Coupons arrive in your account semi-annually; the final coupon and loyalty bonus settle on June 23, 2031. Both are automatically subject to 12.5% withholding, remitted by your bank or post office directly to the Italian Revenue Agency.
Comparing Your Options
Secondary-market five-year Italian government bonds currently trade near 2.8% to 3% gross yields. A BTP Italia Sì carrying a 1.5% fixed rate plus current 3.2% inflation delivers a slightly higher total return after tax, even before the loyalty kicker. Time deposits offer rates between 2.5% and 3.5% but zero inflation protection and 26% taxation—a combination that erodes purchasing power over five years if prices stay elevated.
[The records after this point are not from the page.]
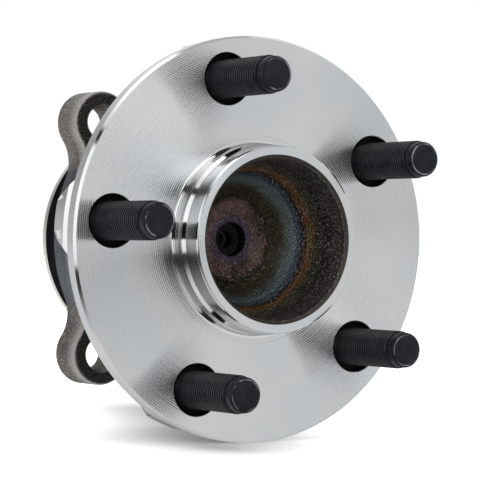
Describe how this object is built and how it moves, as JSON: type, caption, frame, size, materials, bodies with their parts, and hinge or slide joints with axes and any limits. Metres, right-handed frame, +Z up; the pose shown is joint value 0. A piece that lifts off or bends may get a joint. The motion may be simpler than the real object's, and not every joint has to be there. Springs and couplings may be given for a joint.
{
  "type": "wheel hub bearing",
  "caption": "Flanged wheel hub with pressed-in wheel studs, running on a double-row ball bearing in an outer ring with threaded ears that bolts to the knuckle.",
  "frame": {"origin": "centre of the machined flange face that the brake disc and wheel sit on, on the axis of rotation", "axes": "Y is the axis of rotation: -Y points outboard to the wheel, +Y inboard to the knuckle. +Z is up, and the four ears stand at 45 degrees to it. +X follows from the right-hand rule."},
  "size_m": [0.15, 0.1218, 0.15],
  "materials": {
    "turned_steel": "fine turned faces, forged and heat-tinted inside the pilot",
    "forged_steel": "shot-blasted forging with turned and ground seats",
    "black_stud": "matt black coating over a rolled thread",
    "bearing_steel": "ground",
    "ball_steel": "lapped, mirror bright",
    "cage_nylon": "moulded glass-filled nylon",
    "seal_case_steel": "pressed sheet",
    "seal_rubber": "moulded, matt",
    "stainless_sheet": "pressed stainless sheet",
    "magnet_rubber": "moulded magnetic rubber",
    "plated_sheet": "zinc-plated deep-drawn sheet"
  },
  "bodies": {
    "outer_ring_set": {"outer_ring": "forged_steel", "outboard_seal_case": "seal_case_steel", "outboard_seal_lip": "seal_rubber", "inboard_seal_case": "seal_case_steel", "inboard_seal_lip": "seal_rubber", "end_cap": "plated_sheet"},
    "hub_set": {"hub_flange": "turned_steel", "wheel_stud_1": "black_stud", "wheel_stud_2": "black_stud", "wheel_stud_3": "black_stud", "wheel_stud_4": "black_stud", "wheel_stud_5": "black_stud", "inner_ring": "bearing_steel", "seal_slinger": "stainless_sheet", "encoder_ring": "magnet_rubber"},
    "outboard_ball_set": {"outboard_cage": "cage_nylon", "outboard_ball_01": "ball_steel", "outboard_ball_02": "ball_steel", "outboard_ball_03": "ball_steel", "outboard_ball_04": "ball_steel", "outboard_ball_05": "ball_steel", "outboard_ball_06": "ball_steel", "outboard_ball_07": "ball_steel", "outboard_ball_08": "ball_steel", "outboard_ball_09": "ball_steel", "outboard_ball_10": "ball_steel", "outboard_ball_11": "ball_steel", "outboard_ball_12": "ball_steel", "outboard_ball_13": "ball_steel", "outboard_ball_14": "ball_steel"},
    "inboard_ball_set": {"inboard_cage": "cage_nylon", "inboard_ball_01": "ball_steel", "inboard_ball_02": "ball_steel", "inboard_ball_03": "ball_steel", "inboard_ball_04": "ball_steel", "inboard_ball_05": "ball_steel", "inboard_ball_06": "ball_steel", "inboard_ball_07": "ball_steel", "inboard_ball_08": "ball_steel", "inboard_ball_09": "ball_steel", "inboard_ball_10": "ball_steel", "inboard_ball_11": "ball_steel", "inboard_ball_12": "ball_steel", "inboard_ball_13": "ball_steel", "inboard_ball_14": "ball_steel"}
  },
  "joints": [
    {"name": "hub_spin", "type": "hinge", "parent": "outer_ring_set", "child": "hub_set", "pos_m": [0, 0, 0], "axis": [0, 1, 0], "continuous": true},
    {"name": "outboard_set_orbit", "type": "hinge", "parent": "outer_ring_set", "child": "outboard_ball_set", "pos_m": [0, 0.038, 0], "axis": [0, 1, 0], "continuous": true},
    {"name": "inboard_set_orbit", "type": "hinge", "parent": "outer_ring_set", "child": "inboard_ball_set", "pos_m": [0, 0.064, 0], "axis": [0, 1, 0], "continuous": true}
  ],
  "couplings": [
    {"joint": "outboard_set_orbit", "follows": "hub_spin", "ratio": 0.4228},
    {"joint": "inboard_set_orbit", "follows": "hub_spin", "ratio": 0.4228}
  ]
}
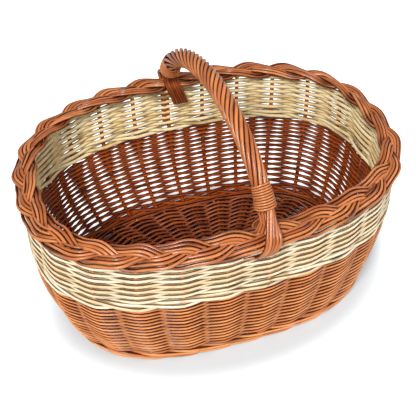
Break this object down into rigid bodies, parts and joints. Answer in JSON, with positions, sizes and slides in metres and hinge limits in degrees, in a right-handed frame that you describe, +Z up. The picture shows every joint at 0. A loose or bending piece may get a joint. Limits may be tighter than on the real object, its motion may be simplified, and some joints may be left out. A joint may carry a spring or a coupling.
{
  "type": "wicker shopping basket",
  "caption": "Oval willow shopping basket with a pale woven band, a plaited border and a fixed, rod-lapped bow handle arching across its width.",
  "frame": {"origin": "under the middle of the basket's bounding box, on the surface that it stands on", "axes": "+X along the basket's length, +Y from the front to the back across the width, which the handle spans, +Z up"},
  "size_m": [0.4458, 0.3272, 0.3228],
  "materials": {
    "brown_willow": "glossy unpeeled or buff-stained willow rods",
    "dark_willow": "darker red-brown willow rods and sticks",
    "peeled_willow": "pale peeled willow rods"
  },
  "bodies": {
    "root": {"foot_wale_rod_1": "brown_willow", "foot_wale_rod_2": "brown_willow", "foot_wale_rod_3": "brown_willow", "band_wale_rod_1": "peeled_willow", "band_wale_rod_2": "peeled_willow", "band_wale_rod_3": "peeled_willow", "lower_siding_rod": "brown_willow", "upper_siding_rod": "peeled_willow", "stake_01": "brown_willow", "stake_02": "brown_willow", "stake_03": "brown_willow", "stake_04": "brown_willow", "stake_05": "brown_willow", "stake_06": "brown_willow", "stake_07": "brown_willow", "stake_08": "brown_willow", "stake_09": "brown_willow", "stake_10": "brown_willow", "stake_11": "brown_willow", "stake_12": "brown_willow", "stake_13": "brown_willow", "stake_14": "brown_willow", "stake_15": "brown_willow", "stake_16": "brown_willow", "stake_17": "brown_willow", "stake_18": "brown_willow", "stake_19": "brown_willow", "stake_20": "brown_willow", "stake_21": "brown_willow", "stake_22": "brown_willow", "stake_23": "brown_willow", "stake_24": "brown_willow", "stake_25": "brown_willow", "border_strand_1": "brown_willow", "border_strand_2": "brown_willow", "border_strand_3": "brown_willow", "base_cross_stick_1": "dark_willow", "base_cross_stick_2": "dark_willow", "base_cross_stick_3": "dark_willow", "base_cross_stick_4": "dark_willow", "base_cross_stick_5": "dark_willow", "base_cross_stick_6": "dark_willow", "base_cross_stick_7": "dark_willow", "base_cross_stick_8": "dark_willow", "base_cross_stick_9": "dark_willow", "base_long_stick_1": "dark_willow", "base_long_stick_2": "dark_willow", "base_long_stick_3": "dark_willow", "base_rod_1": "dark_willow", "base_rod_2": "dark_willow", "handle_bow": "dark_willow", "handle_lapping": "brown_willow", "outer_tail_front": "brown_willow", "inner_tail_front": "dark_willow", "collar_front": "brown_willow", "outer_tail_back": "brown_willow", "inner_tail_back": "dark_willow", "collar_back": "brown_willow"}
  },
  "joints": []
}
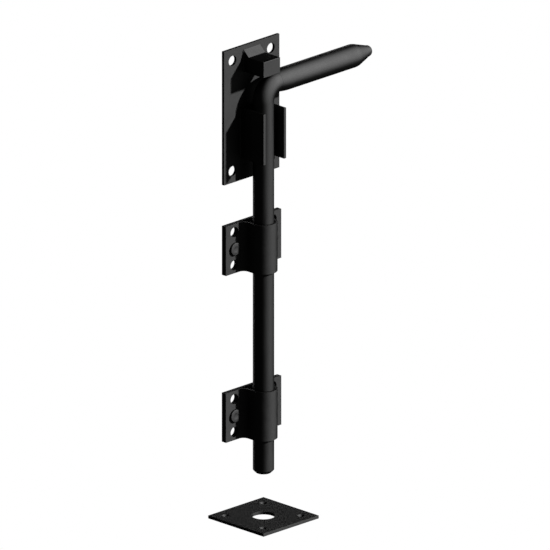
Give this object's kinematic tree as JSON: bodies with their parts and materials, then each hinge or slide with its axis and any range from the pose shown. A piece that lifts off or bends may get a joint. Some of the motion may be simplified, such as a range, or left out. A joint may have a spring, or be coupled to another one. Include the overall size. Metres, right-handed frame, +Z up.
{
  "type": "gate drop bolt",
  "caption": "Bent bar with a sleeved handle that slides in riveted guides on a gate and drops into a floor plate, with a keeper and a stop block for its handle.",
  "frame": {"origin": "on the ground, on the bar's axis, at the middle of the floor plate's underside", "axes": "+Z up along the bar, -Y out of the gate's face towards the user, +X along the handle at rest"},
  "size_m": [0.1769, 0.073, 0.466],
  "materials": {
    "black_coat": "black semi-gloss powder coat with a fine orange peel",
    "black_sleeve": "black moulded vinyl sleeve, satin",
    "rivet_coat": "black semi-gloss coat over a flat pressed rivet head"
  },
  "bodies": {
    "mounting": {"wall_plate": "black_coat", "stop_block": "black_coat", "handle_keeper": "black_coat", "upper_guide_plate": "black_coat", "upper_guide_strap": "black_coat", "upper_rivet_left": "rivet_coat", "upper_rivet_right": "rivet_coat", "lower_guide_plate": "black_coat", "lower_guide_strap": "black_coat", "lower_rivet_left": "rivet_coat", "lower_rivet_right": "rivet_coat", "floor_plate": "black_coat"},
    "bolt": {"bolt_rod": "black_coat"},
    "handle": {"handle_bar": "black_coat", "handle_grip": "black_sleeve"}
  },
  "joints": [
    {"name": "bolt_slide", "type": "slide", "parent": "mounting", "child": "bolt", "axis": [0, 0, 1], "range_m": [-0.009, 0.0015]},
    {"name": "handle_turn", "type": "hinge", "parent": "bolt", "child": "handle", "pos_m": [0, 0, 0.41185], "axis": [0, 0, 1], "range_deg": [-180, 0]}
  ]
}
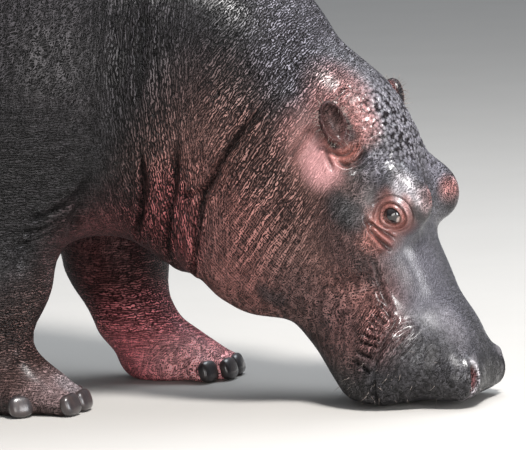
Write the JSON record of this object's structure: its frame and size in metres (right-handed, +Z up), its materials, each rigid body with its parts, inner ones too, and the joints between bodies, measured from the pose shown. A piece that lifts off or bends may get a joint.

Inflation-linked ETFs provide similar hedging but introduce management fees (typically 0.2% to 0.5% annually), mark-to-market volatility, and 26% capital-gains tax on any appreciation. For buy-and-hold savers, the direct government route is cheaper and simpler.
The Real Question: Is the Timing Right?
The June 12, 2026 announcement of the guaranteed minimum fixed rate will be your signal to decide. Compare that floor against current five-year nominal BTP yields and the rates your bank quotes for five-year fixed deposits. If the Treasury's rate looks competitive relative to alternatives, and if your time horizon genuinely stretches five years without interruption, the BTP Italia Sì merits serious consideration.
For most Italian households with moderate savings seeking to preserve purchasing power rather than chase returns, the bond answers a real need. It will not generate headline wealth, but it will ensure your euro tomorrow still buys roughly what a euro buys today.